*What the task requires*
Copy each line of the material below that includes the string "frame".

Object data in JSON
——

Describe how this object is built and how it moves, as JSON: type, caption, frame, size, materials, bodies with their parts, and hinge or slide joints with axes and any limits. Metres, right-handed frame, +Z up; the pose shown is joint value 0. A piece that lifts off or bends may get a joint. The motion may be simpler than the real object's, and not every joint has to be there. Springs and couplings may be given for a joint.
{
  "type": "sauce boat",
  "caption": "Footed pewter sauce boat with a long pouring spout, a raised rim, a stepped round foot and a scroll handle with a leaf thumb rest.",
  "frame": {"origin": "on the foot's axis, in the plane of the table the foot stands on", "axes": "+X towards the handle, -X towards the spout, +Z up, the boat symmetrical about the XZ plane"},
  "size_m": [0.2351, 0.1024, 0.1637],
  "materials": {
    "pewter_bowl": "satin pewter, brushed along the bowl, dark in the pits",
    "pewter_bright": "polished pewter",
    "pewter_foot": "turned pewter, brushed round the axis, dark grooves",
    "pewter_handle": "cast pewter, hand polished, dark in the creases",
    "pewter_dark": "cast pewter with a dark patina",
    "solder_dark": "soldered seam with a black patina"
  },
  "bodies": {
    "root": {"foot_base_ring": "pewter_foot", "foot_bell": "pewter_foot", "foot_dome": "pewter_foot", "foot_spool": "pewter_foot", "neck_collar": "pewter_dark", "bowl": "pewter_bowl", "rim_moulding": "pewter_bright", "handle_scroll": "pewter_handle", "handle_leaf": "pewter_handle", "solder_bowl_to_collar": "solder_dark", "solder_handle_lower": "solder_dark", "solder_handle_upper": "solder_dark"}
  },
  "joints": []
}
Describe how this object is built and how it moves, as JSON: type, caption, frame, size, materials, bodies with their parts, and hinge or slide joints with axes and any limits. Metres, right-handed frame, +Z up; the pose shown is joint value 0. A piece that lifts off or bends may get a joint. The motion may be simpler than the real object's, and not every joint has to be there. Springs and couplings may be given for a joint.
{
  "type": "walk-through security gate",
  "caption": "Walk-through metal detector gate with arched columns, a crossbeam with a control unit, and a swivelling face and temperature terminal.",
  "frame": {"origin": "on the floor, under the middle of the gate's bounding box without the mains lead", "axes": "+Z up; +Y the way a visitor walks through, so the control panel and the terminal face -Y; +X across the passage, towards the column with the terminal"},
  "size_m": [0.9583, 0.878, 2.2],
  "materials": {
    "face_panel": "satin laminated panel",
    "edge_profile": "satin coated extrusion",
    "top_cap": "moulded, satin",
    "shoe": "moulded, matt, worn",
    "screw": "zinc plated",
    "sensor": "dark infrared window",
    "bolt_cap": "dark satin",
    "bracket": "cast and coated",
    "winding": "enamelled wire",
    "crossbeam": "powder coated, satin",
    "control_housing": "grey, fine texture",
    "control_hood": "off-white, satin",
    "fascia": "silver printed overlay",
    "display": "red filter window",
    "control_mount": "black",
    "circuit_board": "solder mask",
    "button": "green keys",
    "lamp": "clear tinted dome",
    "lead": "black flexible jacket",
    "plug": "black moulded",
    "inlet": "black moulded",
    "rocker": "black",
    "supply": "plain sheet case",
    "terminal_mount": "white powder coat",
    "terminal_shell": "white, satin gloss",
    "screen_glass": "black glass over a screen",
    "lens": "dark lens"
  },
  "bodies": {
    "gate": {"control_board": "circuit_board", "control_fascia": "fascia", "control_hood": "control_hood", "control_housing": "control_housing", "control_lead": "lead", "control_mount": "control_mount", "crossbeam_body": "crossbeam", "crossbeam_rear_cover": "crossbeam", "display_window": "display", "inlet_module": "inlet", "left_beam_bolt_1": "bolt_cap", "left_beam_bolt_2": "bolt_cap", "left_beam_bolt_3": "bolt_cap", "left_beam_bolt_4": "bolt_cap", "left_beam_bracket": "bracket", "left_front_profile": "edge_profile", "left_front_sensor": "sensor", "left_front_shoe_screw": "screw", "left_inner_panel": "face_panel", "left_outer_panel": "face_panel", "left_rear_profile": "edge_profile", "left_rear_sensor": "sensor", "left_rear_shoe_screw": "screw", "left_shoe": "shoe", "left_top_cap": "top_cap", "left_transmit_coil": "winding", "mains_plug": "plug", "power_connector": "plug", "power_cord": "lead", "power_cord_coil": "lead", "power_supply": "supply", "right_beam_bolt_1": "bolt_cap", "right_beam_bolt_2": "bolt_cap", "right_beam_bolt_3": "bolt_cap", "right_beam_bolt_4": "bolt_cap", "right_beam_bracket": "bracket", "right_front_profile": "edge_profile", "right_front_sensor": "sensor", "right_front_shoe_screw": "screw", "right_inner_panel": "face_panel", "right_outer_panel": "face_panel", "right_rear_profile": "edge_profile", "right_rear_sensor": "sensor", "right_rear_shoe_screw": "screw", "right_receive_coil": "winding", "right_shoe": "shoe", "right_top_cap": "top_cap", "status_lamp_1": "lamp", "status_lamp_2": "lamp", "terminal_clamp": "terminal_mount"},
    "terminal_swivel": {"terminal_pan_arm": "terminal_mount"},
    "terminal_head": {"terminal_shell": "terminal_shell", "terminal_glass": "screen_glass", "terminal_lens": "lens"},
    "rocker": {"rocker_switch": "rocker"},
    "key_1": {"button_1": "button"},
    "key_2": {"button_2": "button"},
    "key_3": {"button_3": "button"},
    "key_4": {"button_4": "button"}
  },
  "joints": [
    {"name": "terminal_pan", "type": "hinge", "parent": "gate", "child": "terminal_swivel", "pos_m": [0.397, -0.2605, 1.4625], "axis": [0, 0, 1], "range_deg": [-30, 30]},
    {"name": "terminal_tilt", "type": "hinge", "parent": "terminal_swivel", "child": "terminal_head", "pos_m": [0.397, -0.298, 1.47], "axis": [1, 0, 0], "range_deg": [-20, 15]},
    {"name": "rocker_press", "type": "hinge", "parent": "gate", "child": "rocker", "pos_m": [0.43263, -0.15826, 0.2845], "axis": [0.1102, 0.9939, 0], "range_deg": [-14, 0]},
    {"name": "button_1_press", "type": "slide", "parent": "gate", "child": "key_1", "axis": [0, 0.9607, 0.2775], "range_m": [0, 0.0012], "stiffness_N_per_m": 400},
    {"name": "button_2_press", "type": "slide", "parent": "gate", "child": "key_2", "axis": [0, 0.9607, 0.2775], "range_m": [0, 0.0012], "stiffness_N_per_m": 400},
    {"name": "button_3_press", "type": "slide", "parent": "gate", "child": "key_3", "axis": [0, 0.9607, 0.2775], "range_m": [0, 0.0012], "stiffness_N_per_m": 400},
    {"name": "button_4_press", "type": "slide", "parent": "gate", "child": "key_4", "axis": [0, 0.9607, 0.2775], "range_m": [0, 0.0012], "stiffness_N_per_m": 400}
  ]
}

——

*The solution*
Describe how this object is built and how it moves, as JSON: type, caption, frame, size, materials, bodies with their parts, and hinge or slide joints with axes and any limits. Metres, right-handed frame, +Z up; the pose shown is joint value 0. A piece that lifts off or bends may get a joint. The motion may be simpler than the real object's, and not every joint has to be there. Springs and couplings may be given for a joint.
  "frame": {"origin": "on the foot's axis, in the plane of the table the foot stands on", "axes": "+X towards the handle, -X towards the spout, +Z up, the boat symmetrical about the XZ plane"},
Describe how this object is built and how it moves, as JSON: type, caption, frame, size, materials, bodies with their parts, and hinge or slide joints with axes and any limits. Metres, right-handed frame, +Z up; the pose shown is joint value 0. A piece that lifts off or bends may get a joint. The motion may be simpler than the real object's, and not every joint has to be there. Springs and couplings may be given for a joint.
  "frame": {"origin": "on the floor, under the middle of the gate's bounding box without the mains lead", "axes": "+Z up; +Y the way a visitor walks through, so the control panel and the terminal face -Y; +X across the passage, towards the column with the terminal"},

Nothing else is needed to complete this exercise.